The Fitness Myth

All these years I’ve been an exercise dork. Just call me a trendsetter.

Edited by Kathryn Robinson July 16, 2012 Published in the August 2012 issue of Seattle Met

Who needs the gym?

Today I got up with the birds and walked fast around my neighborhood for 30 minutes. It’s not power-walking—it lacks that butt-shifting thing that comes from keeping one foot on the ground at all times—but that’s okay because power-walking done correctly looks just incredibly dumb.

The thing is, fast-walking the way I do it looks dumber. I know this because whenever I walk past a plate-glass window, as I did in Palm Springs last year, I can see that what feels forceful and vigorous just looks like running’s lazy-ass little brother. Nothing about it says, There goes a sleek specimen with an optimized heart rate! It says, That bag lady must be in a hurry.

Yes I did that in Palm Springs.

I do it every morning and have for 10 years. It was born of necessity. In my avid youth, StairMaster and swimming pool were daily obsessions. But years passed, a baby was had…and this working mom could no longer figure out how to work out. The gym was tough on the family budget. Running was tough on my knees. I had to do something with my natural nervous energy.

So I began stealing from sleep every morning, leaving my husband on kid-watch while I walked as fast as I could, rain or less rain, on several 30-minute routes around my neighborhood. Though it never felt quite legit as a workout, here was an activity unencumbered by equipment, achievable anywhere, spontaneously accomplished, and gloriously free of charge. It made me feel great, yes—but mostly it was sustainable.

The fact that sustainability had replaced the size of my butt as my standard of success was alarming—who had I become?—but a similar shift was rocking the zeitgeist. Everywhere I looked, fit people were bringing their workouts down to earth. Science confirmed the benefits of more frequent, less strenuous, interval-based exercise. Books like Born to Run—which encouraged joggers to reclaim Homo sapiens’ naturally optimal stride by running barefoot—and Just Ride—an ex-racer’s manifesto lauding bikes not as racing vehicles but as practical transportation—extolled a whole new philosophy of exercise: stripped of the prestige gear, consumerist expense, and iron man intensity, and distilled to its ancient natural context of, well…life.

Enter Mary Elder. I didn’t meet her kickboxing a tree or hauling a bag of sand up the Leschi stairs—but I might have. The Seattle screenwriter and mother engages in that sort of behavior at least three times a week. “I believe that anything you could do in a gym you can do outside—and it’s better for you because you’re more fulfilled and engaged,” she told me. “It improves your outlook on life and your connection to the earth. And your skin!”

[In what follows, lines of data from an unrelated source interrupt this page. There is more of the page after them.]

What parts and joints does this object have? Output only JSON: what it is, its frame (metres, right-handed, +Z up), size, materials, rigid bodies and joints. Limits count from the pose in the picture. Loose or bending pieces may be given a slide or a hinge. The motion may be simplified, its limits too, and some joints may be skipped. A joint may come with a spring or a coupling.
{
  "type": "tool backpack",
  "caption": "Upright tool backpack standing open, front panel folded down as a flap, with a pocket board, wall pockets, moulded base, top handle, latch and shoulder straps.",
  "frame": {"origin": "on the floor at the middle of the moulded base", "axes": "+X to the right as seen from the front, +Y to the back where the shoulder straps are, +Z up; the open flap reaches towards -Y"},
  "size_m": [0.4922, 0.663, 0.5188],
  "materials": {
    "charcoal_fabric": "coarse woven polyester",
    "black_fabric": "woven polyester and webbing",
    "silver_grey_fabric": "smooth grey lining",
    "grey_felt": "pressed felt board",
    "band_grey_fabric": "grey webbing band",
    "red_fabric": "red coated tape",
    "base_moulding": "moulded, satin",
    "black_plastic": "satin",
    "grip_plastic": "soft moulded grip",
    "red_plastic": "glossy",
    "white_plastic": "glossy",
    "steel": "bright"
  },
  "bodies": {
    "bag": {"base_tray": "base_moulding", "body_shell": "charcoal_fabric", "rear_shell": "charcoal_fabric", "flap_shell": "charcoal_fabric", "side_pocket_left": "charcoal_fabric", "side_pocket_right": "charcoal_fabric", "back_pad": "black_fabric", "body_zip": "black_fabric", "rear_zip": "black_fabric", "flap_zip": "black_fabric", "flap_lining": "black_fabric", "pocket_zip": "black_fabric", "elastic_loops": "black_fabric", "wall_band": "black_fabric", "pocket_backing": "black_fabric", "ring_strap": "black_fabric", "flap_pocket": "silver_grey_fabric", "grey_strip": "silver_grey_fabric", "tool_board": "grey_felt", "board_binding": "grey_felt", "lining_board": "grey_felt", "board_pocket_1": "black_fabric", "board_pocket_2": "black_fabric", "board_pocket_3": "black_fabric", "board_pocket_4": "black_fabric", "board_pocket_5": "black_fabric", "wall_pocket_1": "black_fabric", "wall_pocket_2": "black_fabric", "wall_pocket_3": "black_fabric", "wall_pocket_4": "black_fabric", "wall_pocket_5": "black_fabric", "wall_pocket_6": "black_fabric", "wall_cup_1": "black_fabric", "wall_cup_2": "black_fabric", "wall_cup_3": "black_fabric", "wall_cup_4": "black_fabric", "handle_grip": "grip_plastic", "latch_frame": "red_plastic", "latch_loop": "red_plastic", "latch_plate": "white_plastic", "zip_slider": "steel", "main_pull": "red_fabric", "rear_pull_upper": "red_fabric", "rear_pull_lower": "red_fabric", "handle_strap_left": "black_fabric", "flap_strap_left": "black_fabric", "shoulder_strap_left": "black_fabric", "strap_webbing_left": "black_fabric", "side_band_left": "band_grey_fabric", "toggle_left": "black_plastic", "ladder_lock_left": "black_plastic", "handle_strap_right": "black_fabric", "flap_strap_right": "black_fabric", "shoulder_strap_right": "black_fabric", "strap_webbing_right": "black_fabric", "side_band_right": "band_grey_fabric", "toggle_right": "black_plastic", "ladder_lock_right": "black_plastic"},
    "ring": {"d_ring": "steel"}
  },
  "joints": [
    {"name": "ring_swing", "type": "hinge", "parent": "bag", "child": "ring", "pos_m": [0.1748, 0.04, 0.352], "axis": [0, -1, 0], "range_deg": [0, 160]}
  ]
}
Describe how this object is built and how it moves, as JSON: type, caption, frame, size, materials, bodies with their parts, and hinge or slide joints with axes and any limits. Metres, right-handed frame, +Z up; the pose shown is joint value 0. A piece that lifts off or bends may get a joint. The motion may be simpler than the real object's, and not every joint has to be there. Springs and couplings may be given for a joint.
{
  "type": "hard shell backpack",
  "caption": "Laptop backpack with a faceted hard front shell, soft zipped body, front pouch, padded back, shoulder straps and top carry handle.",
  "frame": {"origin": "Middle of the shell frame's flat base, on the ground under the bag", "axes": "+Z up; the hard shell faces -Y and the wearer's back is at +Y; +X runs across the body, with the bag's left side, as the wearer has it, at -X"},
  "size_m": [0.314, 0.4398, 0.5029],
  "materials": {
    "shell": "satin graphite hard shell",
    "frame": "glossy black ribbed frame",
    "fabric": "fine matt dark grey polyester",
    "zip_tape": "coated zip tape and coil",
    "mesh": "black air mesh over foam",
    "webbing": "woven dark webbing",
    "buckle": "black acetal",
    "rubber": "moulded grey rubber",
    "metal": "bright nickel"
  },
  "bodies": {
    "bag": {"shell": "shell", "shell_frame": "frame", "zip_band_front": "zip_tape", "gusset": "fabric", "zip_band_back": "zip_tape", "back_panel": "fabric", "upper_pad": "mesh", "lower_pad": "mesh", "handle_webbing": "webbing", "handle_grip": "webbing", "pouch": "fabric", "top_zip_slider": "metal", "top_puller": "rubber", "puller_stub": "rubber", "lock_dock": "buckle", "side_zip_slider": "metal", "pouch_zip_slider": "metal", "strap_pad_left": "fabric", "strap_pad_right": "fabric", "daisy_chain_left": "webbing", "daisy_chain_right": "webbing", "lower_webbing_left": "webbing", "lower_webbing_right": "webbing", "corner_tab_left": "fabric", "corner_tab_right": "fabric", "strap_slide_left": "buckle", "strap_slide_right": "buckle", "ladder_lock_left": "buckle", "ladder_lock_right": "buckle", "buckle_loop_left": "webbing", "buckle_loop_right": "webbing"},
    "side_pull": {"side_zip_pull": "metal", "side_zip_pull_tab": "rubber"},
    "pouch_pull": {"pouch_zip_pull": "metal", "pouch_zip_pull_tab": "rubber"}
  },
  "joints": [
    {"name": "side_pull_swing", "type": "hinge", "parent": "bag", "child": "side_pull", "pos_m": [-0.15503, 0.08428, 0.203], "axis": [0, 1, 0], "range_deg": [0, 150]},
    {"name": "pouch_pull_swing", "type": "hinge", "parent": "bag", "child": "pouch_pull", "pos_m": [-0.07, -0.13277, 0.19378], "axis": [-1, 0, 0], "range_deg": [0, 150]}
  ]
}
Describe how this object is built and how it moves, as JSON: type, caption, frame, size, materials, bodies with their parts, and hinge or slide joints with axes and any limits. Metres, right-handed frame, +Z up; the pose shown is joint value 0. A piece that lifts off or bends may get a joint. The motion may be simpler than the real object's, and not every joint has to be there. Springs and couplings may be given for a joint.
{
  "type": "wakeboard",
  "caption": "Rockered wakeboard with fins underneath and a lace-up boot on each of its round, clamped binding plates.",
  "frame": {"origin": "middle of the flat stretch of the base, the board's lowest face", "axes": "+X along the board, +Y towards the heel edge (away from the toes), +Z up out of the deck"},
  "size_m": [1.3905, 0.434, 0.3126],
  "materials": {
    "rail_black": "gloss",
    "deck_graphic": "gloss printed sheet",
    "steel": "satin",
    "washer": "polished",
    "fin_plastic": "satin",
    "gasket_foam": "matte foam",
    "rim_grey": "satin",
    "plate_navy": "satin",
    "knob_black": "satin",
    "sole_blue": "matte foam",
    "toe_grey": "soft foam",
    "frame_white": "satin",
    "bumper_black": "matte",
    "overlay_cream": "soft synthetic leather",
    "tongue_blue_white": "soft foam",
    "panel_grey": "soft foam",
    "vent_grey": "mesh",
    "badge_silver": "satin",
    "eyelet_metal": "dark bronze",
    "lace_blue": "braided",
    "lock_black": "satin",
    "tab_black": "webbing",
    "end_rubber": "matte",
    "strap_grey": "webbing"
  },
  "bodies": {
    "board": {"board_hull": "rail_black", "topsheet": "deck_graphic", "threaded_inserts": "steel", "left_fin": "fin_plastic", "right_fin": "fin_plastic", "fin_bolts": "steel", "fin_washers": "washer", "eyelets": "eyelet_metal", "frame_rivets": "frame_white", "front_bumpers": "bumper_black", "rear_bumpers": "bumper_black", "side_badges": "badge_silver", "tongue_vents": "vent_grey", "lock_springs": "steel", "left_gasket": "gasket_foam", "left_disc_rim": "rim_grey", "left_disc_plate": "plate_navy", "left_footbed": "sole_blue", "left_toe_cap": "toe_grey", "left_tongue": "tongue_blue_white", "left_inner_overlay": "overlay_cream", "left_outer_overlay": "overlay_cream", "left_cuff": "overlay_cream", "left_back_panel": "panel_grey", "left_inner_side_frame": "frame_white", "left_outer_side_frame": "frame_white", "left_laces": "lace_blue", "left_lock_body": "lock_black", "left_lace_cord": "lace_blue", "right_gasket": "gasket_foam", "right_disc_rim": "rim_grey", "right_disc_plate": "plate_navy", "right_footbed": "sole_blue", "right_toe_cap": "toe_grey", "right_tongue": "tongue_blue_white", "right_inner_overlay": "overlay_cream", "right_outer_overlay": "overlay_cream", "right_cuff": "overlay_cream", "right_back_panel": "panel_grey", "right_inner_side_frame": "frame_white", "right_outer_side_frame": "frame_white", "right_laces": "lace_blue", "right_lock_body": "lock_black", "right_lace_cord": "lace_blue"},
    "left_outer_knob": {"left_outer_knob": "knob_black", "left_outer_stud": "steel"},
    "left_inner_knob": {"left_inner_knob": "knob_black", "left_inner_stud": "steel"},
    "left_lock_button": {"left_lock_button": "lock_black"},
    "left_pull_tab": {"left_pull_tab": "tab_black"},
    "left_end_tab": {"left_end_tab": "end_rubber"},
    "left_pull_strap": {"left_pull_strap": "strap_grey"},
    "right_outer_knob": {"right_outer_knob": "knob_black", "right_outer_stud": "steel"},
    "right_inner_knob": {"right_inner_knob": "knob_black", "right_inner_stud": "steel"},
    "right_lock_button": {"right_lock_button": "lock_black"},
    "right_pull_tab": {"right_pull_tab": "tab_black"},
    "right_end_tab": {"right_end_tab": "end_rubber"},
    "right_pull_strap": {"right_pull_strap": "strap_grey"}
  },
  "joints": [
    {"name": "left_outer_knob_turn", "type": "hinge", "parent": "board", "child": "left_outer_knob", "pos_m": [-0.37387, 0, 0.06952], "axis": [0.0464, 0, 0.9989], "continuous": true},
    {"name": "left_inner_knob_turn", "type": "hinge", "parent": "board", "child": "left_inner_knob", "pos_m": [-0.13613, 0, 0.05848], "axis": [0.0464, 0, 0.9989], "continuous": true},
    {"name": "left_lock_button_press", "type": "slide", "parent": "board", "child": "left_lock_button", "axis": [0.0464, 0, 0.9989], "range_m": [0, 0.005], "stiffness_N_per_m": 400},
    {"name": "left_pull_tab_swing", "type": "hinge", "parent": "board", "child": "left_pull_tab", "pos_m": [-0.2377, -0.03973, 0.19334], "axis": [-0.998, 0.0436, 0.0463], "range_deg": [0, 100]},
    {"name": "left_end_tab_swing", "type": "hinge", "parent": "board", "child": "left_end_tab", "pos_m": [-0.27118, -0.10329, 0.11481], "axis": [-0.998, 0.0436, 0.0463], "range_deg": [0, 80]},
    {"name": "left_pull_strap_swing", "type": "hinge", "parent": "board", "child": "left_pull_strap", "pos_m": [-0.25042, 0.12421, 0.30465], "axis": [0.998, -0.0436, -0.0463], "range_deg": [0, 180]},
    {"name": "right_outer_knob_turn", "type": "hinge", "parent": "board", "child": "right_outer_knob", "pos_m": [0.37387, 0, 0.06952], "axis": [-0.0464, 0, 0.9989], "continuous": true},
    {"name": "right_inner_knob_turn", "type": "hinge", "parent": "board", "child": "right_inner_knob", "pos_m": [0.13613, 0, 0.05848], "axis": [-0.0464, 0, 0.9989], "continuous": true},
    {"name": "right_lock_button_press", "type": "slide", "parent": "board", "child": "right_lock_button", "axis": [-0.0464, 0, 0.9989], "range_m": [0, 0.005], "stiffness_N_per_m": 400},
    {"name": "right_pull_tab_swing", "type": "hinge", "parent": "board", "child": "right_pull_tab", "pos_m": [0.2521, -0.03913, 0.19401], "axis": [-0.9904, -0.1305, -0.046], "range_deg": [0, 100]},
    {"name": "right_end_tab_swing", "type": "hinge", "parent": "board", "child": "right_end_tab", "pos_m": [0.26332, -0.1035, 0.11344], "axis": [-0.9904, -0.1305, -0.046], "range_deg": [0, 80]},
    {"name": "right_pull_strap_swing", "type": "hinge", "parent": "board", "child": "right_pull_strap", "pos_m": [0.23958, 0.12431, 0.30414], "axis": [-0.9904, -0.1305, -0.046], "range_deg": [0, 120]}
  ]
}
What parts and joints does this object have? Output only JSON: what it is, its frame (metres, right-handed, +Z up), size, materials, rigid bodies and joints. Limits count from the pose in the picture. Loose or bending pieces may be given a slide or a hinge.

My Palm Springs bag lady loved her.

Her website, Free Range Fitness, details her tricks for turning the world into the gym. At the beach Elder will fill her kids’ buckets and lift them like kettlebells for shoulder workouts. She’ll fill duffles with sand, bungee cord them to the lifeguard tower, and box. At the pumpkin patch she’ll do bicep curls with gourds; on the sidelines of her kids’ soccer games she’ll grab a ball, hold it high over her head, then hurl it to the ground repeatedly. (“It’s fantastic for your core, better than a crunch.”)

When she says things like, “I love that weather is the wild card in the hand I get dealt,” she isn’t being a sap. Rainy days equal empty playgrounds, after all, so those are the days she does monkey-bar knee tucks and uses swings in the ways a gym goer would use a fitness ball. She says our hills make Seattle the perfect city for interval training: She’ll drop a handful of pinecones at the top of a hill, pluck one every time she sprints back up to the pile, and be done once she’s collected all the cones. “It’s pretty hunter-gatherer,” she laughs. “But if anyone told us we needed a dentist to brush our teeth every day we’d say it was madness. We don’t need gyms or trainers! We know how to do this stuff!”

But do we want to do it in public? Some 90 percent of women over age 30 resist outdoor workouts out of self-consciousness. Elder shrugs: It’s a sea change we need time to embrace. (Her children are cool with everything but squats, which they beg her to do indoors.) When she was a kid, after all, fitness running was still such a novelty, her concerned dad would pull over to offer a jogger a ride.

It’s all, she smiles, in the story you tell yourself. “I’m out there moving, breathing fresh air, looking at the blossoms, laughing with a friend,” she says. “I didn’t drive across town to a windowless gym to breathe body odor, stare at a screen, and get sprayed with sweat from the guy on the next machine.” 

Could it be that “feeling good” is the new “looking good”? The dork you saw this morning looming out of the predawn mist would very much like to think so.